Snails will leave their shady retreat in droves when their surroundings are wet. They are often observed leaving their hiding spot to travel to a new location that has just been watered. Watering your garden in the evening will delight the snail population in the garden!
Snails are mostly nocturnal, meaning that they are most active during the cool and damp conditions at night. During the day they can be found in nearly any dark corner near the garden. Remember, they’re not going to travel far from a dependable food source!
Snails are often found under loose items on the ground, such as fallen leaves, wood, bark pieces, straw, even flat stones. If you have any old cinder blocks lying around, they can be found hiding inside of them as well!
In nature, snails do a tremendous job improving soil fertility by transforming organic substances. From an ecological point of view, snails help improve soil structure and are great decomposers. We can thank snail slime for that since it plays an important role in decomposition!
Snails Are Searching Your Garden For Food
We know that snails eat all kinds of things from experience, don’t we? I’ve witnessed snails eating garden produce growing in the garden, banana peels in the compost, mushrooms in the yard, even a decomposing small rodent that a cat caught and left outside.
They are found in bushes, on flower stems, and even can be found grazing on flower petals. If the shade-loving plant called Hosta is a favorite plant of yours, it probably comes as no surprise that this lush, leafy perennial is a favorite of snails as well.
With so much variety in the diet, snails should have a great chance of survival if one collects them in the morning and then relocates them somewhere else with shady, moist areas with plants. Wouldn’t you agree? Every time I find a snail eating a strawberry at harvest time, or freshly sprouted lettuce plants are feeding the snail population, I feel reaffirmed that relocation is the right thing to do.
Snails Are Attracted To Scents In Your Garden
Snails use their sense of smell to find their way to food or even move away from predators. They can sense sources of food ten or more feet away, which matches perfectly with what a normal range of habitat is!
The lower tentacles on either side of the snail’s mouth stretch out in front of the snail as it moves. These tentacles have smell and taste receptors that enable them to find food by scent.
Due to this, snails can often find themselves in and near our homes, as we can often leave out food that smells delicious to them. If you are having troubles with snails coming into your home, check out this article on 4 Reasons Why Snails And Slugs Come Into Your House!
Since snails don’t see well or hear, their sense of smell is their most important sense. They can smell the new seedlings in the garden, so be prepared to protect them!
Snails Are Attracted To Your Garden’s Soil
Snails are most known for diverse diets, their spiral shells, and slow movement. With these features, snails have developed some very interesting adaptations to survive. They live on every continent on Earth, including in the ocean and freshwater!
Snails are, however, very sensitive to drought and cold temperatures. To survive drought, snails will retreat to a moist, shady location if they are able, and hide inside their shell until moisture and warmth return.

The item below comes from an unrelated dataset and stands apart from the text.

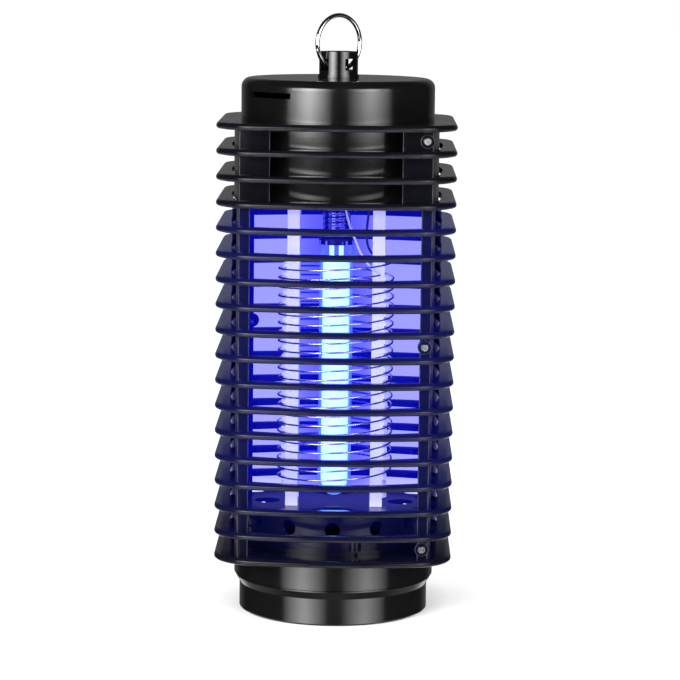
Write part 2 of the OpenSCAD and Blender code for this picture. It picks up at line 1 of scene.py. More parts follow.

Snails employ the same method to protect themselves from cold winter months in your garden, although they will often burrow into the soil or leaf litter of your garden. They seal themselves off and settle into hibernation until warmer days.

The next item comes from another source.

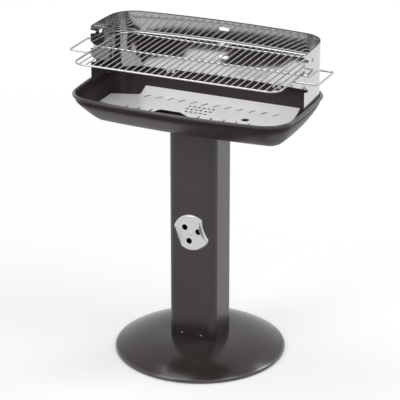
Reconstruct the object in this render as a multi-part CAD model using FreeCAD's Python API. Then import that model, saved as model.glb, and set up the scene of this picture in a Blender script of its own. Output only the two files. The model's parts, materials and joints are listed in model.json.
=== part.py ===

They produce a slimy gel that will seal off the opening of their shell to conserve moisture and stay in your garden to wait for the drought to be over. Snails in the arid zone of Central Australia can wait out a drought for a decade or more!
Snails Are In Your Garden To Reproduce
Due to snail’s small radius of habitat in your garden, coupled with their slow movement, the chance of finding a mate can be slim. Being a hermaphrodite can be a real advantage for the snail. Hermaphrodite means that any given snail can be both a male and female at the same time. This allows them to reproduce without a mate.
They will lay already fertilized eggs about two inches beneath the soil. Small, intact snails will emerge from the tiny eggs. During a snail’s 2-5 year life span, they can breed up to five times a year in ideal conditions. They lay around 30-50 eggs and cover them with slime to help preserve moisture before hatching a few weeks later.
Since a garden is an ideal place for snails to live, your garden will ALSO be a breeding ground for snail reproduction due to the moisture and food it can provide.
How To Remove Snails From Your Garden
There are many different methods in which you can remove and repel snails from your garden. Below are some of the main methods that are the most common/useful for home gardeners!
Attract Snail Predators To Your Garden
If you’re not actively participating in your backyard ecology, you should be! Integrated Pest Management keeps pests at bay while also keeping the natural ecosystem in better balance.
A snail’s most vulnerable time in its life cycle is soon after they have hatched from their egg. Predators of young snails that you will want to attract to your garden include birds, beneficial insects, and toads.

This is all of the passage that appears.